An equilateral triangle of side 9 cm is inscribed in a circle.

Solution:

Let ΔABC be an equilateral triangle of side 9 cm.
Let AD be one of its median.

Then, AD ⊥ BC     (ΔABC is an equilateral triangle)

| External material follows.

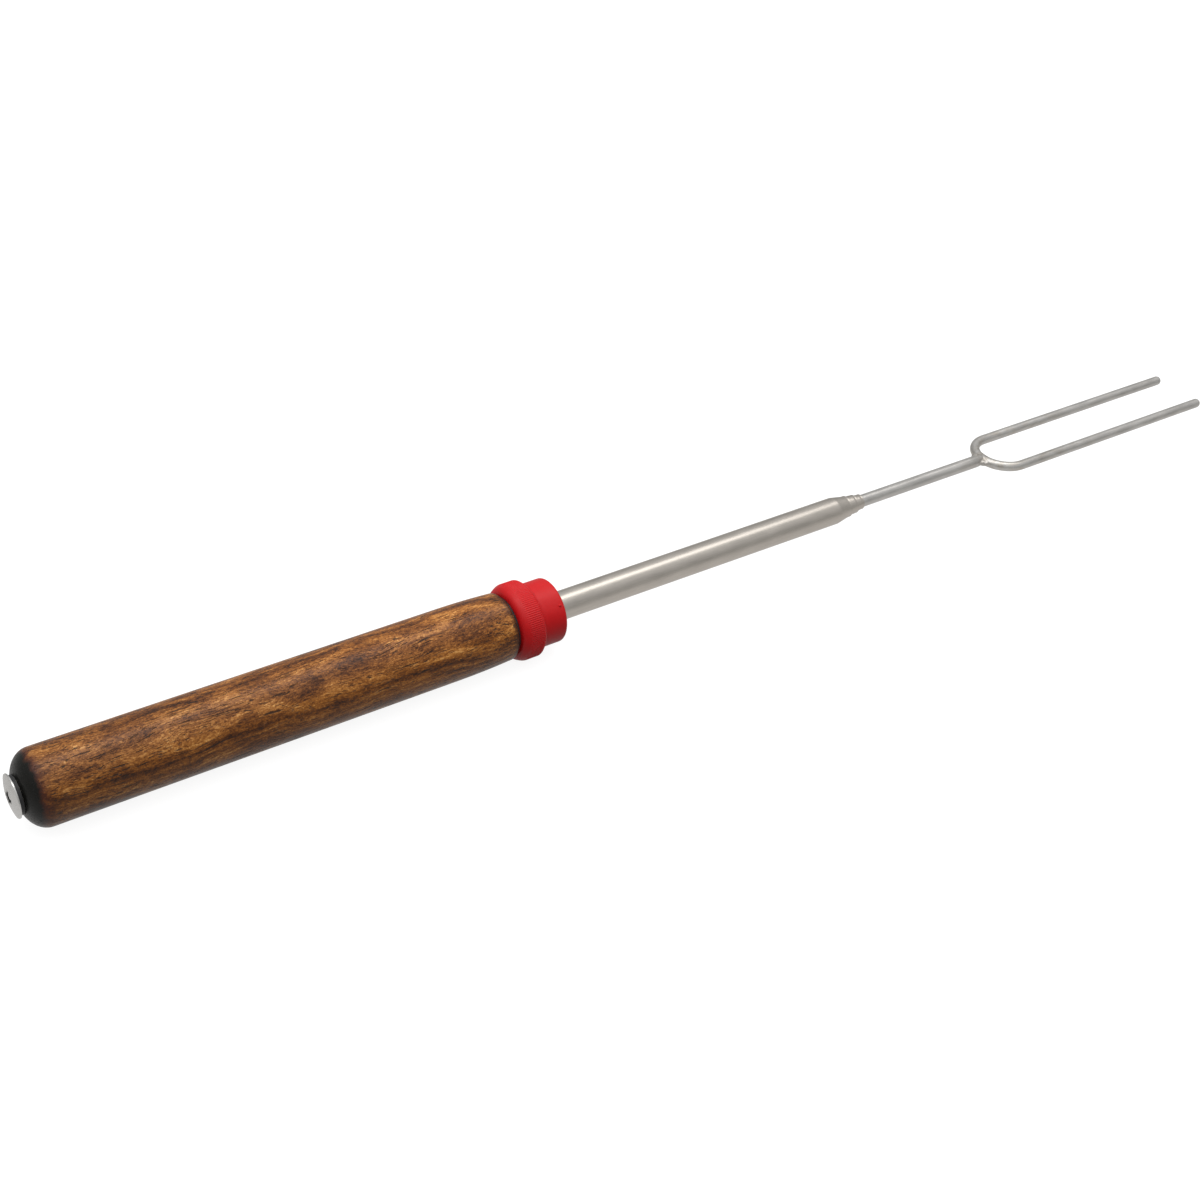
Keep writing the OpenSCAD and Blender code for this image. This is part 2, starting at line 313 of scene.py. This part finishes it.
def weld_tint(n, base):
    """Straw and faint rose left by the weld round the bend."""
    x = n.add("ShaderNodeSeparateXYZ", {0: n.mm}).outputs[0]
    blotch = n.noise((0.16, 0.5, 0.5), 3, 0.6)
    near = n.math("ADD", n.remap(x, (BEND_X - 0.02) / MM, (BEND_X + 0.004) / MM), 0.0)
    away = n.remap(x, (BEND_X + 0.022) / MM, (BEND_X + 0.075) / MM, 1.0, 0.25)
    amount = n.math("MULTIPLY", n.math("MULTIPLY", near, away), n.remap(blotch, 0.42, 0.70), clamp=True)
    return n.mix(n.math("MULTIPLY", amount, 0.5), base, n.mix(n.noise((0.3, 0.3, 0.3)), (0.46, 0.36, 0.30), (0.45, 0.42, 0.30)))


def red_plastic():
    n = Nodes("wheel_plastic")
    cloud = n.noise((0.35, 0.35, 0.35), 3, 0.5)
    grit = n.noise((6, 6, 6), 2, 0.6)
    n.shader(Base_Color=n.mix(cloud, (0.42, 0.004, 0.006), (0.47, 0.008, 0.010)),
             Roughness=n.remap(n.math("ADD", cloud, grit), 0.7, 1.3, 0.34, 0.46),
             Subsurface_Weight=0.06, Subsurface_Radius=(0.003, 0.0006, 0.0005),
             Subsurface_Scale=0.4, Normal=n.bump(grit, 0.12, 0.03))
    n.bsdf.inputs["Specular IOR Level"].default_value = 0.22
    return n.material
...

Also, $B D=\left(\frac{B C}{2}\right)=\left(\frac{9}{2}\right)=4.5 \mathrm{~cm}$

In right angled ΔADB, we have:

$A B^{2}=A D^{2}+B D^{2}$

$\Rightarrow A D^{2}=A B^{2}-B D^{2}$

$\Rightarrow A D=\sqrt{A B^{2}-B D^{2}}$

$=\sqrt{(9)^{2}-\left(\frac{9}{2}\right)^{2}} \mathrm{~cm}$

$=\frac{9 \sqrt{3}}{2} \mathrm{~cm}$

In the equilateral triangle, the centroid and circumcentre coincide and AG : GD = 2 : 1.

Now, radius $=A G=\frac{2}{3} A D$

$\Rightarrow A G=\left(\frac{2}{3} \times \frac{9 \sqrt{3}}{2}\right)=3 \sqrt{3} \mathrm{~cm}$

$\therefore$ The radius of the circle is $3 \sqrt{3} \mathrm{~cm}$.